Tive dificuldades em me adaptar as classes normais das escolas onde tentavam ensinar o lugar onde deveria me estabelecer, isto é, buscar as melhores notas num sistema comum. A muito custo concluí o ensino médio e a graduação. Lembro, por exemplo, a dificuldade em entender a lógica formal aristotélica. Após duas reprovações na disciplina, busquei refúgio na biblioteca da universidade.

Lá encontrei um livro sobre lógica dialética de Caio Prado Junior, onde tudo começou a fazer sentido, ou seja, a lógica formal aristotélica era fácil, eu dificultava as coisas. Com a lógica dialética pude perceber a diferença entre a cristalização discursiva daquela e a plasticidade dinâmica desta. No semestre seguinte enfrentei a cadeira de lógica formal noutros termos, agora com as melhores notas. Havia compreendido uma pela outra.  

Sartre indica: “(...) os livros foram meus passarinhos e meus ninhos, meus animais domésticos, meu estábulo e meu campo; a biblioteca era o mundo colhido num espelho; tinha a sua espessura infinita, a sua variedade e a sua imprevisibilidade.” (As palavras, 2000. Pág. 37).

Ao pensar a interseção das pessoas com seu devir singular, parece necessário um endereço existencial, uma linguagem que faça sentido para sua especificidade em desenvolvimento, para depois compartilhar algum conteúdo para sua realidade em processo.

Jean-Paul Sartre em sua autobiografia As Palavras, refere a importância de sua relação com a biblioteca do avô, o encontro com os livros e a ampliação de sua visão, podendo contemplar aquilo que buscava sem saber.
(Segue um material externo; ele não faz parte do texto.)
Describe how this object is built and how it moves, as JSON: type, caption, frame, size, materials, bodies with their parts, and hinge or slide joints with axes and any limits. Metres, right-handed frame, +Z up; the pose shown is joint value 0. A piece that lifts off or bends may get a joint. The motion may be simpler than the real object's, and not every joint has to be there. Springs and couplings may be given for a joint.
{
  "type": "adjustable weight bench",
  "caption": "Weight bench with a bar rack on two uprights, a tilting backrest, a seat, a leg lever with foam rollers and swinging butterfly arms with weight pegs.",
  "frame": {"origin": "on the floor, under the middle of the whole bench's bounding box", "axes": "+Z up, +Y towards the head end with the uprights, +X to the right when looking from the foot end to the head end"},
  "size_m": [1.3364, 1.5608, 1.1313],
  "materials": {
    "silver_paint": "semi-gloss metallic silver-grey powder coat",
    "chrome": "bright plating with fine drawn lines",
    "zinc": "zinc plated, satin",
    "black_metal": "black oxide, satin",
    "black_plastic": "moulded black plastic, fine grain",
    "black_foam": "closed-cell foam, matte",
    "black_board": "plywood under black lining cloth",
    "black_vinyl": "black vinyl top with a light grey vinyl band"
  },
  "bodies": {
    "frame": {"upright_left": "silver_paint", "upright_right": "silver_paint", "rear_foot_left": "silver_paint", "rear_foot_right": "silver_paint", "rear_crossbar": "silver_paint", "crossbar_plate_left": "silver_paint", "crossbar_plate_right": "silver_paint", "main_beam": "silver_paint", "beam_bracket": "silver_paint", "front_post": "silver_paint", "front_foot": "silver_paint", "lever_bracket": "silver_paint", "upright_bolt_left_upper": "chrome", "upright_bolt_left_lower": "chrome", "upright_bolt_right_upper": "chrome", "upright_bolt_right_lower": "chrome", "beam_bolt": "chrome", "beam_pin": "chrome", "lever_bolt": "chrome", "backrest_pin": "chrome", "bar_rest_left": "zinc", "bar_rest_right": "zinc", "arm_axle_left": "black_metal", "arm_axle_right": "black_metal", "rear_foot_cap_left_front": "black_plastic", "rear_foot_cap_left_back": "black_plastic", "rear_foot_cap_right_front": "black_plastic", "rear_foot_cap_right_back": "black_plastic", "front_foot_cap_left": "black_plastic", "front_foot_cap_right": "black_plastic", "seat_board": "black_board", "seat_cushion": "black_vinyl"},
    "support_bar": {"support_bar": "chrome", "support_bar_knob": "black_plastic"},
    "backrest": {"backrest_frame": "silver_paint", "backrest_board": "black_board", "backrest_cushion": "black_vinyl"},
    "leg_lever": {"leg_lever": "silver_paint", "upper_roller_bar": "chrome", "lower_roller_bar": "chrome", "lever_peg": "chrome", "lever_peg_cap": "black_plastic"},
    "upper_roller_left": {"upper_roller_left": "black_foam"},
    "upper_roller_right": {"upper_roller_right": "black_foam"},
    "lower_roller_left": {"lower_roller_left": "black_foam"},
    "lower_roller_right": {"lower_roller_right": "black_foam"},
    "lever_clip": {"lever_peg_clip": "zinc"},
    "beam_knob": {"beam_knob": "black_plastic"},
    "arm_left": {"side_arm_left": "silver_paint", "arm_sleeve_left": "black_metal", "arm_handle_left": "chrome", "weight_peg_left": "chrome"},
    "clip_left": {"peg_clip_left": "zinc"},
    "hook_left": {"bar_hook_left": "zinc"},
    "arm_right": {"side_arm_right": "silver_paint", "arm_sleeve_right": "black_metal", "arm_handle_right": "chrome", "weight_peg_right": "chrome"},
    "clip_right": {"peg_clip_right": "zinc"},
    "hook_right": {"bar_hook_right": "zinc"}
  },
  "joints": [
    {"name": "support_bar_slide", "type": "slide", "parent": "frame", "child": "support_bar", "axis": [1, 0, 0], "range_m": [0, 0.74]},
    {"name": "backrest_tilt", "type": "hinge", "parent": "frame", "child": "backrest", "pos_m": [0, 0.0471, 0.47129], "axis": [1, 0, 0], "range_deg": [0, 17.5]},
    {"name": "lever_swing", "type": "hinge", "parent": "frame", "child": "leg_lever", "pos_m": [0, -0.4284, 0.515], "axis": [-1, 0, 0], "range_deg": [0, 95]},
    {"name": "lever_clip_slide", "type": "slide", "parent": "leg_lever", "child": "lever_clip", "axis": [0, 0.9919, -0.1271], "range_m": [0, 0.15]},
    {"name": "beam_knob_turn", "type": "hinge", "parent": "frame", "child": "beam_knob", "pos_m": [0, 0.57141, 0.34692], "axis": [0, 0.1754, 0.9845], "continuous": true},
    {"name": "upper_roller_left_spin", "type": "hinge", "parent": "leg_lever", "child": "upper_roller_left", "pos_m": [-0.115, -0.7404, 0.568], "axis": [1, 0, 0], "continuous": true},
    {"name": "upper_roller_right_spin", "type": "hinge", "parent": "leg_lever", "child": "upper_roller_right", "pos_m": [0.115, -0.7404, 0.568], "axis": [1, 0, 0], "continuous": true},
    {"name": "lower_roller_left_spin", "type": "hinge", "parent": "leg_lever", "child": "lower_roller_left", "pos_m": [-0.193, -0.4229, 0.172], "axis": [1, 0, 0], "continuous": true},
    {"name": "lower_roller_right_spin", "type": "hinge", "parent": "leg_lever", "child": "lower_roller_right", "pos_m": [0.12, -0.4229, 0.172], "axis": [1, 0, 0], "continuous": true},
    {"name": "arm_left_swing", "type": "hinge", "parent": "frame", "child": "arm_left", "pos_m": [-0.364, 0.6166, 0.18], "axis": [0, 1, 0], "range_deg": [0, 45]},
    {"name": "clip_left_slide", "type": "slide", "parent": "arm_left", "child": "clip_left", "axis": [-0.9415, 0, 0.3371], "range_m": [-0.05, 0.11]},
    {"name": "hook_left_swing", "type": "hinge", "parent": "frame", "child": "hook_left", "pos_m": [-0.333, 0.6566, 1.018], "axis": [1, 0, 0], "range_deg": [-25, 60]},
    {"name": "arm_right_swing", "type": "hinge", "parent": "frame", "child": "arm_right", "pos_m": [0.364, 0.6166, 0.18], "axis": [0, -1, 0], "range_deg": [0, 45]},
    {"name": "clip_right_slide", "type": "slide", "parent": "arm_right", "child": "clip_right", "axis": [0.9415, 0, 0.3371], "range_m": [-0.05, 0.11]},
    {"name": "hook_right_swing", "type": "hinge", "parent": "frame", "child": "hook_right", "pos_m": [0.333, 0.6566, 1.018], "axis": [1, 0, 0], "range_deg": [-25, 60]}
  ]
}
O espanto em descobrir nas prateleiras as obras para alimentar sua singularidade de menino inconformado com os limites de uma educação rígida, formal, igual para todo mundo.

O filósofo compartilha: “(...) todas as crianças são inspiradas, nada têm a invejar aos poetas, que são pura e simplesmente crianças.” (As palavras, 2000. Pág. 50). 

Um aspecto que merece ser lembrado, é o fato de que os sonhos, as esperanças, os devaneios, embalando nossa infância, adolescência, os dias de hoje, permanecem intactos em nossa subjetividade, podendo, a qualquer momento, manifestar sua condição, até então exilada, à espera de um instante qualquer para se dizer.

A poesia existencial - em cada pessoa - desmerecida pelas ideologias de consumo, elas mesmas devorando-se para se sustentar, talvez pudesse encontrar, nas franjas exiladas de si mesma, uma reescrita para seu roteiro existencial.